English, as with any language, reflects the history of its people.

Which in the case of the English, meant Celts conquered by Romans, conquered by Saxons, conquered by Normans (who were themselves descended of resettled Vikings). It's a mongrel language, with all the good and bad that entails.
You forgot the fact that classical Latin and Greek got compounded onto it[1], and at the same time as we exported Empire to a lot of the planet, we imported various loan-words from them.

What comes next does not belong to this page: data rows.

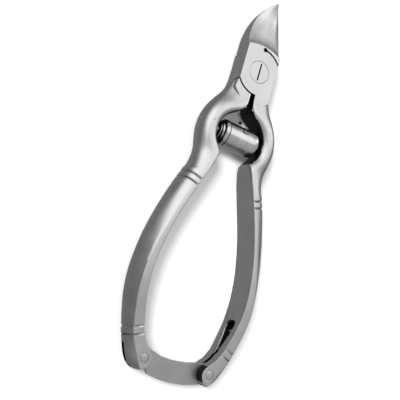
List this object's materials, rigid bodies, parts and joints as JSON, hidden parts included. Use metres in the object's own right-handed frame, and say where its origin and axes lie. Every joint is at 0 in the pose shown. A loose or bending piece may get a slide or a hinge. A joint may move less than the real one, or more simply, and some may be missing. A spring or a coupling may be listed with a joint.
{
  "type": "toenail nipper",
  "caption": "Plier-type steel nail nipper with concave jaws, lap joint, barrel spring in a round bow and a lock bar across the handle ends.",
  "frame": {"origin": "centre of the bounding box's bottom face, with the nipper lying on its back face", "axes": "+Y along the nipper towards the jaws' tip, +X towards the handle that the lock bar is hinged on, +Z towards the front face with the screw's slot"},
  "size_m": [0.0504, 0.1418, 0.0116],
  "materials": {
    "satin_steel": "fine satin, bead blasted stainless steel",
    "polished_steel": "polished stainless steel with fine turning marks",
    "dark_steel": "dark tempered spring steel"
  },
  "bodies": {
    "left_half": {"left_arm": "satin_steel", "pivot_screw": "satin_steel", "catch_pin": "satin_steel"},
    "right_half": {"right_arm": "satin_steel", "latch_pin": "satin_steel", "leaf_spring": "dark_steel", "leaf_rivet": "dark_steel"},
    "barrel": {"spring_barrel": "polished_steel", "barrel_pin": "dark_steel"},
    "plunger": {"spring_plunger": "satin_steel", "coil_spring": "polished_steel"},
    "lock_bar": {"latch_bar": "satin_steel"}
  },
  "joints": [
    {"name": "handle_pivot", "type": "hinge", "parent": "left_half", "child": "right_half", "pos_m": [0, 0.04238, 0.0058], "axis": [0, 0, 1], "range_deg": [0, 14]},
    {"name": "barrel_swing", "type": "hinge", "parent": "right_half", "child": "barrel", "pos_m": [0.0087, 0.01678, 0.0058], "axis": [0, 0, 1], "range_deg": [-7.05, 0.05]},
    {"name": "plunger_slide", "type": "slide", "parent": "barrel", "child": "plunger", "axis": [-1, 0, 0], "range_m": [0, 0.00615], "deforming": ["coil_spring"]},
    {"name": "lock_swing", "type": "hinge", "parent": "right_half", "child": "lock_bar", "pos_m": [0.01265, -0.06502, 0.0058], "axis": [0, 0, 1], "range_deg": [0, 70.5]}
  ],
  "couplings": [
    {"joint": "barrel_swing", "follows": "handle_pivot", "ratio": -0.5},
    {"joint": "plunger_slide", "follows": "handle_pivot", "m_per_rad": 0.025006},
    {"joint": "lock_swing", "follows": "handle_pivot", "ratio": 5}
  ]
}
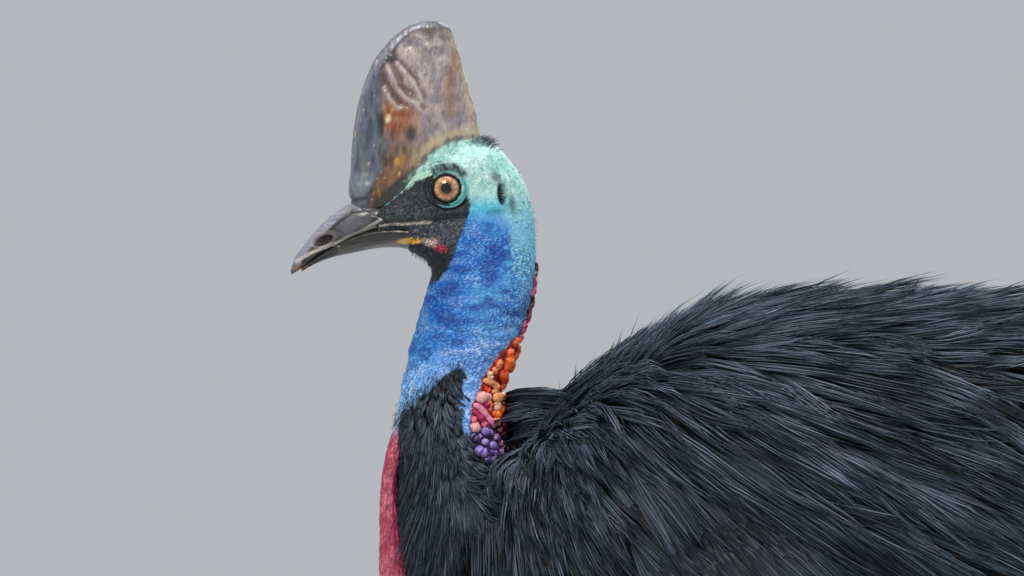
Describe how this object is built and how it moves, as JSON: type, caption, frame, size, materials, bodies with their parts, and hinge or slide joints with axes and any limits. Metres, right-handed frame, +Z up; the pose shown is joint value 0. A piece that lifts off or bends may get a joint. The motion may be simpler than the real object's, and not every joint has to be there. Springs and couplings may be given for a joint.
{
  "type": "southern cassowary model",
  "caption": "Life-size still model of a standing southern cassowary, a tall flightless bird with a horn casque, bare blue neck, red wattles and long black plumage.",
  "frame": {"origin": "on the floor under the middle of the whole bird's box", "axes": "+Z up, the bird faces -X, and its left side is towards -Y"},
  "size_m": [1.0902, 0.454, 1.2445],
  "materials": {
    "bare_skin": "wrinkled bare skin, blue to turquoise",
    "casque_horn": "worn horn, satin",
    "bill_horn": "smooth dark horn",
    "plumage": "long loose black feathers with a soft sheen",
    "eye": "wet and clear",
    "wattle_skin": "soft folded bare skin",
    "leg_scales": "dry scaled skin",
    "claw_horn": "worn dark horn"
  },
  "bodies": {
    "root": {"head": "bare_skin", "casque": "casque_horn", "bill_upper": "bill_horn", "bill_lower": "bill_horn", "neck_upper": "bare_skin", "neck_lower": "plumage", "torso": "plumage", "eye_left": "eye", "eye_right": "eye", "wattle_left": "wattle_skin", "wattle_right": "wattle_skin", "wing_left": "plumage", "wing_right": "plumage", "thigh_left": "plumage", "thigh_right": "plumage", "shank_left": "leg_scales", "shank_right": "leg_scales", "tarsus_left": "leg_scales", "tarsus_right": "leg_scales", "toe_middle_left": "leg_scales", "toe_inner_left": "leg_scales", "toe_outer_left": "leg_scales", "toe_middle_right": "leg_scales", "toe_inner_right": "leg_scales", "toe_outer_right": "leg_scales", "claw_middle_left": "claw_horn", "claw_inner_left": "claw_horn", "claw_outer_left": "claw_horn", "claw_middle_right": "claw_horn", "claw_inner_right": "claw_horn", "claw_outer_right": "claw_horn"}
  },
  "joints": []
}
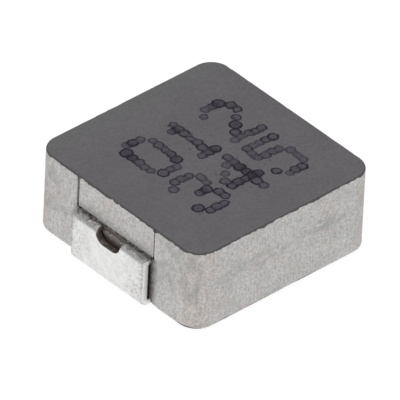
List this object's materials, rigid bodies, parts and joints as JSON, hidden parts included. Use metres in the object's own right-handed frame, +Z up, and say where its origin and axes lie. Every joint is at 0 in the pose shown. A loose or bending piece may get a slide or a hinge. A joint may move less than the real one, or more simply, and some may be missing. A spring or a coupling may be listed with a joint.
{
  "type": "shielded smd inductor",
  "caption": "Moulded square power inductor for surface mounting: pressed iron-powder block round a flat-wire coil, with two folded tinned solder terminals.",
  "frame": {"origin": "on the circuit board under the middle of the part, in the plane of the two solder feet", "axes": "+X from foot to foot, towards terminal_right; +Y towards the top of the printed digits; +Z up, away from the board"},
  "size_m": [0.0108, 0.01, 0.004],
  "materials": {
    "pressed_powder": "pressed iron powder and resin, pale and scratched on the sides, dark grey matt skin on top and bottom",
    "enamelled_copper": "flat copper wire under clear enamel",
    "tinned_copper": "matt tin plating on copper strip",
    "ink": "dried ink-jet dots with darker rims"
  },
  "bodies": {
    "root": {"moulded_body": "pressed_powder", "coil": "enamelled_copper", "terminal_left": "tinned_copper", "terminal_right": "tinned_copper", "marking": "ink"}
  },
  "joints": []
}
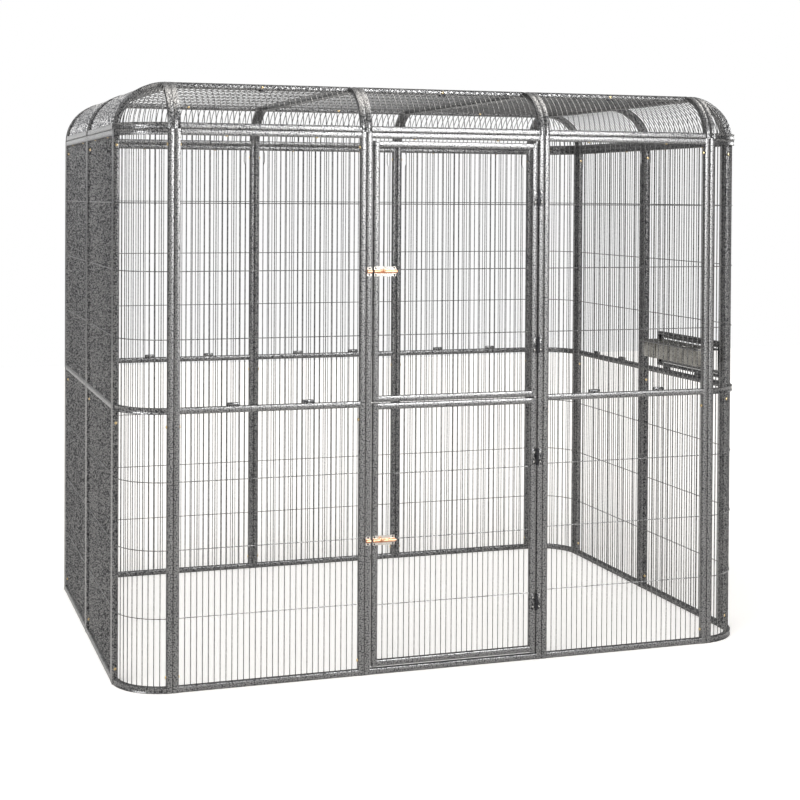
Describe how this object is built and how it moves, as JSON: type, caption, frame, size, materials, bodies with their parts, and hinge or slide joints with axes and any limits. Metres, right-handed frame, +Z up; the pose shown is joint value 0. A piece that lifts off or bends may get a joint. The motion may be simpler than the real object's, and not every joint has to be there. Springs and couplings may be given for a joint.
{
  "type": "walk-in aviary",
  "caption": "Walk-in bird aviary of bolted barred wall panels with rounded corners and eaves, a split stable door with bolts, and a swing-out feeder rack with lift-out cups.",
  "frame": {"origin": "on the floor, in the middle of the wall panels' footprint", "axes": "+X towards the feeder's side, along the wide front; +Y from the door to the back; +Z up"},
  "size_m": [2.2543, 1.6335, 1.948],
  "materials": {
    "hammertone_paint": "glossy silver and black hammertone powder coat",
    "zinc_steel": "yellow-passivated zinc, satin",
    "nickel_plate": "bright nickel plate",
    "copper_rod": "polished copper-toned plate",
    "stainless_steel": "pressed stainless sheet, bright"
  },
  "bodies": {
    "cage": {"wall_front_left": "hammertone_paint", "wall_front_right": "hammertone_paint", "wall_right_front": "hammertone_paint", "wall_right_back": "hammertone_paint", "wall_back_right": "hammertone_paint", "wall_back_middle": "hammertone_paint", "wall_back_left": "hammertone_paint", "wall_left_back": "hammertone_paint", "wall_left_front": "hammertone_paint", "door_surround": "hammertone_paint", "corner_front_right": "hammertone_paint", "corner_back_right": "hammertone_paint", "corner_back_left": "hammertone_paint", "corner_front_left": "hammertone_paint", "eave_front_left": "hammertone_paint", "eave_front_middle": "hammertone_paint", "eave_front_right": "hammertone_paint", "eave_right_front": "hammertone_paint", "eave_right_back": "hammertone_paint", "eave_back_right": "hammertone_paint", "eave_back_middle": "hammertone_paint", "eave_back_left": "hammertone_paint", "eave_left_back": "hammertone_paint", "eave_left_front": "hammertone_paint", "dome_front_right": "hammertone_paint", "dome_back_right": "hammertone_paint", "dome_back_left": "hammertone_paint", "dome_front_left": "hammertone_paint", "roof_left": "hammertone_paint", "roof_middle": "hammertone_paint", "roof_right": "hammertone_paint", "upper_door_hinge_top_post_leaf": "hammertone_paint", "upper_door_hinge_top_pin": "zinc_steel", "upper_door_hinge_bottom_post_leaf": "hammertone_paint", "upper_door_hinge_bottom_pin": "zinc_steel", "lower_door_hinge_top_post_leaf": "hammertone_paint", "lower_door_hinge_top_pin": "zinc_steel", "lower_door_hinge_bottom_post_leaf": "hammertone_paint", "lower_door_hinge_bottom_pin": "zinc_steel", "feeder_hinge_post_leaf": "hammertone_paint", "feeder_hinge_pin": "zinc_steel", "upper_bolt_keeper": "nickel_plate", "lower_bolt_keeper": "nickel_plate"},
    "upper_door": {"upper_door": "hammertone_paint", "upper_door_hinge_top_door_leaf": "hammertone_paint", "upper_door_hinge_bottom_door_leaf": "hammertone_paint", "upper_bolt_body": "nickel_plate"},
    "lower_door": {"lower_door": "hammertone_paint", "lower_door_hinge_top_door_leaf": "hammertone_paint", "lower_door_hinge_bottom_door_leaf": "hammertone_paint", "lower_bolt_body": "nickel_plate"},
    "upper_bolt": {"upper_bolt_rod": "copper_rod"},
    "lower_bolt": {"lower_bolt_rod": "copper_rod"},
    "feeder_door": {"feeder_door": "hammertone_paint", "feeder_hinge_door_leaf": "hammertone_paint"},
    "feeder_latch": {"feeder_latch": "zinc_steel"},
    "feeder_cup_1": {"feeder_cup_1": "stainless_steel"},
    "feeder_cup_2": {"feeder_cup_2": "stainless_steel"},
    "feeder_cup_3": {"feeder_cup_3": "stainless_steel"},
    "feeder_cup_4": {"feeder_cup_4": "stainless_steel"}
  },
  "joints": [
    {"name": "upper_door_swing", "type": "hinge", "parent": "cage", "child": "upper_door", "pos_m": [0.29485, -0.8098, 1.3275], "axis": [0, 0, 1], "range_deg": [0, 165]},
    {"name": "lower_door_swing", "type": "hinge", "parent": "cage", "child": "lower_door", "pos_m": [0.29485, -0.8098, 0.446], "axis": [0, 0, 1], "range_deg": [0, 165]},
    {"name": "upper_bolt_throw", "type": "slide", "parent": "upper_door", "child": "upper_bolt", "axis": [-1, 0, 0], "range_m": [0, 0.022]},
    {"name": "lower_bolt_throw", "type": "slide", "parent": "lower_door", "child": "lower_bolt", "axis": [-1, 0, 0], "range_m": [0, 0.022]},
    {"name": "feeder_door_swing", "type": "hinge", "parent": "cage", "child": "feeder_door", "pos_m": [1.1273, -0.60335, 0.9845], "axis": [0, 0, -1], "range_deg": [0, 110]},
    {"name": "feeder_latch_turn", "type": "hinge", "parent": "cage", "child": "feeder_latch", "pos_m": [1.1226, -0.13685, 0.9845], "axis": [-1, 0, 0], "range_deg": [0, 90]},
    {"name": "feeder_cup_1_lift", "type": "slide", "parent": "feeder_door", "child": "feeder_cup_1", "axis": [0, 0, 1], "range_m": [0, 0.075]},
    {"name": "feeder_cup_2_lift", "type": "slide", "parent": "feeder_door", "child": "feeder_cup_2", "axis": [0, 0, 1], "range_m": [0, 0.075]},
    {"name": "feeder_cup_3_lift", "type": "slide", "parent": "feeder_door", "child": "feeder_cup_3", "axis": [0, 0, 1], "range_m": [0, 0.075]},
    {"name": "feeder_cup_4_lift", "type": "slide", "parent": "feeder_door", "child": "feeder_cup_4", "axis": [0, 0, 1], "range_m": [0, 0.075]}
  ]
}
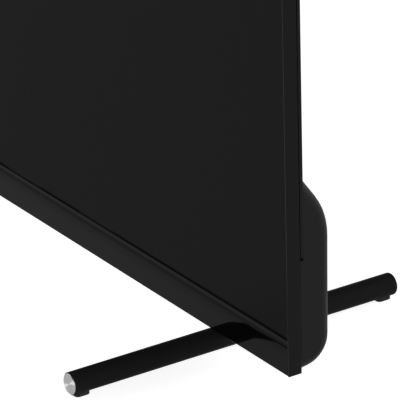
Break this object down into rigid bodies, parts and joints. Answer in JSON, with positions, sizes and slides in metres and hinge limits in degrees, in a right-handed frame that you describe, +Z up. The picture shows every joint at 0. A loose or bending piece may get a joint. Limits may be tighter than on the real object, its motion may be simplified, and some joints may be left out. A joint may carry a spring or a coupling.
{
  "type": "flat screen television",
  "caption": "Slim flat screen television with a full width lower bulge, rear housing with sockets and wall mount nuts, on two round bar feet.",
  "frame": {"origin": "on the table, under the middle of the bounding box", "axes": "+X to the viewer's right along the set, +Y to the back, +Z up; the screen faces -Y"},
  "size_m": [0.96, 0.2646, 0.5895],
  "materials": {
    "screen": "matt anti-glare front film over black glass",
    "frame_plastic": "black moulded polycarbonate, fine matt texture",
    "gloss_bezel": "black piano gloss moulding with a hard coat",
    "frame_metal": "black satin painted extrusion",
    "clear_film": "clear or frosted optical plastic",
    "white_film": "white reflective film",
    "bare_aluminium": "mill finish",
    "rear_sheet": "black textured powder coat on steel sheet",
    "rear_plastic": "black moulded polystyrene with a fine spark texture",
    "steel": "zinc plated steel",
    "board": "green solder mask on glass epoxy",
    "component": "moulded electronic parts",
    "socket_metal": "nickel plated socket shell",
    "socket_plastic": "black nylon",
    "ribbon": "polyimide film",
    "speaker_paper": "pressed paper cone",
    "surround_rubber": "butyl rubber",
    "magnet": "ferrite and plated steel",
    "foot_paint": "black satin paint on steel tube",
    "foot_cap": "face turned on a lathe, clear coated",
    "pad_rubber": "soft rubber",
    "lens": "dark red infrared lens"
  },
  "bodies": {
    "set": {"screen_glass": "screen", "middle_frame": "frame_plastic", "prism_film": "clear_film", "diffuser_film": "clear_film", "light_guide_plate": "clear_film", "reflector_film": "white_film", "led_bar": "bare_aluminium", "led_packages": "white_film", "led_heat_spreader": "bare_aluminium", "back_chassis": "bare_aluminium", "side_frame_left": "frame_metal", "side_frame_right": "frame_metal", "top_frame": "frame_metal", "corner_brackets": "steel", "frame_screws": "steel", "bottom_bezel": "gloss_bezel", "receiver_window": "lens", "receiver_board": "board", "source_board": "board", "panel_ribbons": "ribbon", "rear_panel": "rear_sheet", "rear_cover": "rear_plastic", "cover_screws": "steel", "main_board": "board", "power_board": "board", "board_posts": "steel", "board_screws": "steel", "processor_heat_sink": "bare_aluminium", "wireless_module": "board", "power_transformer": "component", "power_capacitors": "component", "board_link_cable": "socket_plastic", "display_cable": "ribbon", "hdmi_sockets": "socket_metal", "usb_sockets": "socket_metal", "lan_socket": "socket_metal", "audio_sockets": "socket_plastic", "tuner_socket": "socket_metal", "mains_inlet": "socket_plastic", "speaker_boxes": "socket_plastic", "speaker_frames": "steel", "speaker_magnets": "magnet", "speaker_surround_left": "surround_rubber", "speaker_surround_right": "surround_rubber", "key_housing": "socket_plastic", "wall_mount_nuts": "steel", "foot_tube_left": "foot_paint", "foot_tube_right": "foot_paint", "foot_saddles": "foot_paint", "foot_front_caps": "foot_cap", "foot_rear_plugs": "socket_plastic", "foot_pads": "pad_rubber", "foot_screws": "steel", "stand_brackets": "steel"},
    "speaker_cone_left": {"speaker_cone_left": "speaker_paper"},
    "speaker_cone_right": {"speaker_cone_right": "speaker_paper"},
    "key_gimbal": {"key_gimbal": "socket_plastic"},
    "key_stick": {"key_stick": "socket_plastic"},
    "key_knob": {"key_knob": "frame_plastic"}
  },
  "joints": [
    {"name": "cone_left_travel", "type": "slide", "parent": "set", "child": "speaker_cone_left", "axis": [0, 0, 1], "range_m": [-0.0005, 0.0005], "stiffness_N_per_m": 1500, "deforming": ["speaker_surround_left"]},
    {"name": "cone_right_travel", "type": "slide", "parent": "set", "child": "speaker_cone_right", "axis": [0, 0, 1], "range_m": [-0.0005, 0.0005], "stiffness_N_per_m": 1500, "deforming": ["speaker_surround_right"]},
    {"name": "key_tilt_up_down", "type": "hinge", "parent": "set", "child": "key_gimbal", "pos_m": [0.435, 0.0033, 0.0675], "axis": [1, 0, 0], "range_deg": [-6, 6], "stiffness_Nm_per_rad": 0.05},
    {"name": "key_tilt_sideways", "type": "hinge", "parent": "key_gimbal", "child": "key_stick", "pos_m": [0.435, 0.0033, 0.0675], "axis": [0, 0, 1], "range_deg": [-6, 6], "stiffness_Nm_per_rad": 0.05},
    {"name": "key_press", "type": "slide", "parent": "key_stick", "child": "key_knob", "axis": [0, -1, 0], "range_m": [0, 0.0006], "stiffness_N_per_m": 800}
  ]
}
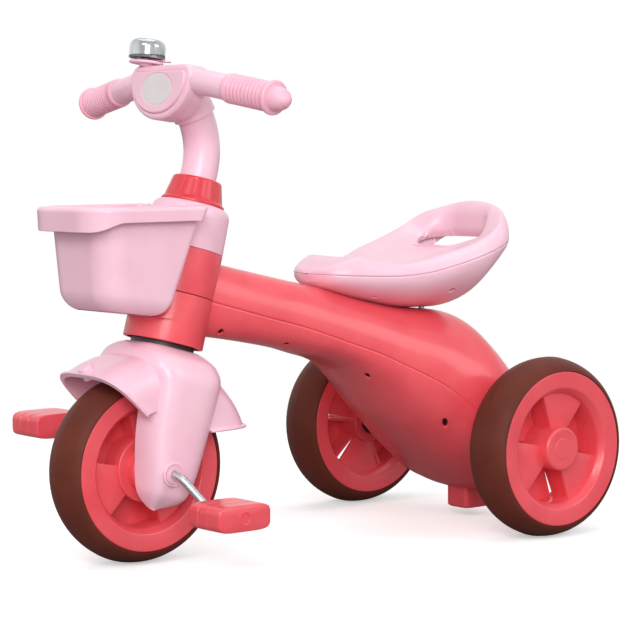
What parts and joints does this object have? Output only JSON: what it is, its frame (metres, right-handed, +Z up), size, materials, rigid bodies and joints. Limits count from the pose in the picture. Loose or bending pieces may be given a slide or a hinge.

And the process hasn't stopped, because we're importing not just words but grammar from the Americas.  (My Dad's always talking about "Have you a <foo>?" being replied to by "Yes, I do.", instead of "Yes, I have", IIRC, but then he's a lot older than me[2], and my grammar maybe contaminated by significant post-war 'Americanizations')


Tell me, though, all you English-As-A-Foreign-Language people...  Do you see the problem with the phrase "I could of done something"?  A lot of native English speakers don't.  Drives me mad.


Tell you what, though, I admire the Acadamie Francais (sans the properly-accented letters, there; sorry, AF!) for their attempts to keep the language pure.  I find it ironic, though, that it wasn't they who came up with the term "couriel[le]" as the non-anglophonic alternative to the loan-word variants of "email".  An elegant word (similarly compare "l'aerogliser" and "l'hovercraft") that I wish I could use more; but I'm largely non-francophonic, unfortunately.



Anyway, the problems with English, native-English-speaker-who-doesn't-like-it-much, is almost certainly a problem with any natural language.  The most common verbs and sentence constructions were solidified through common usage before more global rules came in.  Look at "to be" in its various forms, in most natural languages (possibly excepting some 'reformed' ones, if they've given it a real go at standardisation).  "I am", "You are", "He is", "Du bist", "Ich bin", "Je suis", "Il est", "Nous sommes", as just various samples that I think I'm fairly accurate in quoting...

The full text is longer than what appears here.